Linkshändigkeit - ein werkpädagogisches Problem?!
Die Auseinandersetzung mit der Händigkeit ist für Erzieher_innen und Lehrer_innen aus zweifacher Hinsicht von Bedeutung: Zum einen geht es um die eigene Biografie und zum anderen um die Modellwirkung beispielsweise bei der Einführung einer Werktechnik. Letztlich ist die Händigkeit ein Beispiel für die Bedeutsamkeit der Diversität im pädagogischen Kontext. Es besteht die Gefahr, dass sich Linkshänder am gängigen Modell einer rechts orientierten Welt anpassen
und ihre dominante linke Hand im handwerklichen wie alltagspraktischen Kontext zurückstellen. Außerdem fällt es Erziehern schwer, für alle Kinder und Jugendliche ein leicht zu kopierendes Modell zu sein. Dies ist beim Erlernen einer Technik aber von großer Bedeutung! Gerade die Werkarbeit führt unweigerlich zu einer Auseinandersetzung mit dem eigenen Vertrauen in die praktischen Fähigkeiten.

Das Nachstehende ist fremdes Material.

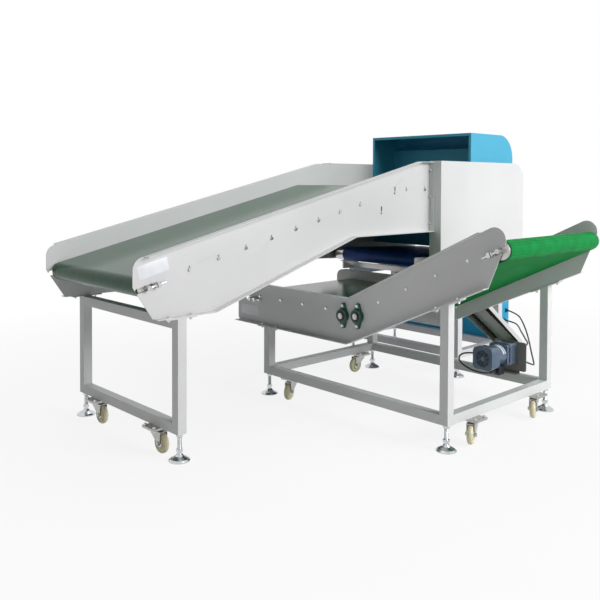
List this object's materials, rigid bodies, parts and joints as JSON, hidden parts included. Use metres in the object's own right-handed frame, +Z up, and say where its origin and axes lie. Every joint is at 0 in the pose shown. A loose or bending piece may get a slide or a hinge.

Im Raum steht dabei die Befürchtung, mit den Werkzeugen „linkisch“ umzugehen und als ungeschickt zu gelten. Schnell wird daraus ein Teufelskreis: Versagensängste führen zu einer unsicheren Handhabung und zu weiteren Fehlern, welche das Unvermögen scheinbar beweisen. Als Erklärung wird oft angeführt, dass man für handwerkliche Arbeiten unbegabt sei und kein Talent habe. Dabei wird aber der Stellenwert der Veranlagung überschätzt (vgl. Wilson 1998: 225 zur Begabung in der Musik)1. Weit häufiger spielen hier Lernprozesse eine Rolle. Bei einem Teil der Studierenden mit einer ausgeprägten Linkshändigkeit muss davon ausgegangen werden, dass unpassende Modelle und Werkzeuge das Zutrauen in die eigenen Fähigkeiten schwinden ließen. Die Frage ist dabei auch, wie der Glauben in die manuellen und technischen Fähigkeiten die Berufswahl angehender Erzieherinnen bestimmte. Dessen ungeachtet brauchen fundierte Fertigkeiten einen hohen Übungs- und Vertiefungsaufwand. Nicht nur Linkshändern fehlt oft diese Zeit. Meine Erfahrungen als linkshändiger Werklehrer zeigen, dass ein solches Modell rechtshändige Studierende irritiert: die vorgezeigten Bewegungsabläufe können nicht ohne weiteres nachgeahmt werden. Dieser Umstand zwingt zu Anpassungsleistungen, welche von Linkshändern permanent erwartet werden. Letztlich kommt es darauf an, dass die eigene Biografie kritisch hinterfragt wird und sozialpädagogisches Fachpersonal für geeignete Modelle sowohl für Links- als auch für Rechtshänder sorgt. Wieso sollten nicht auch erfahrene Kinder eine Werktechnik vorzeigen und so das Modell der Erzieherin/des Erziehers ergänzen?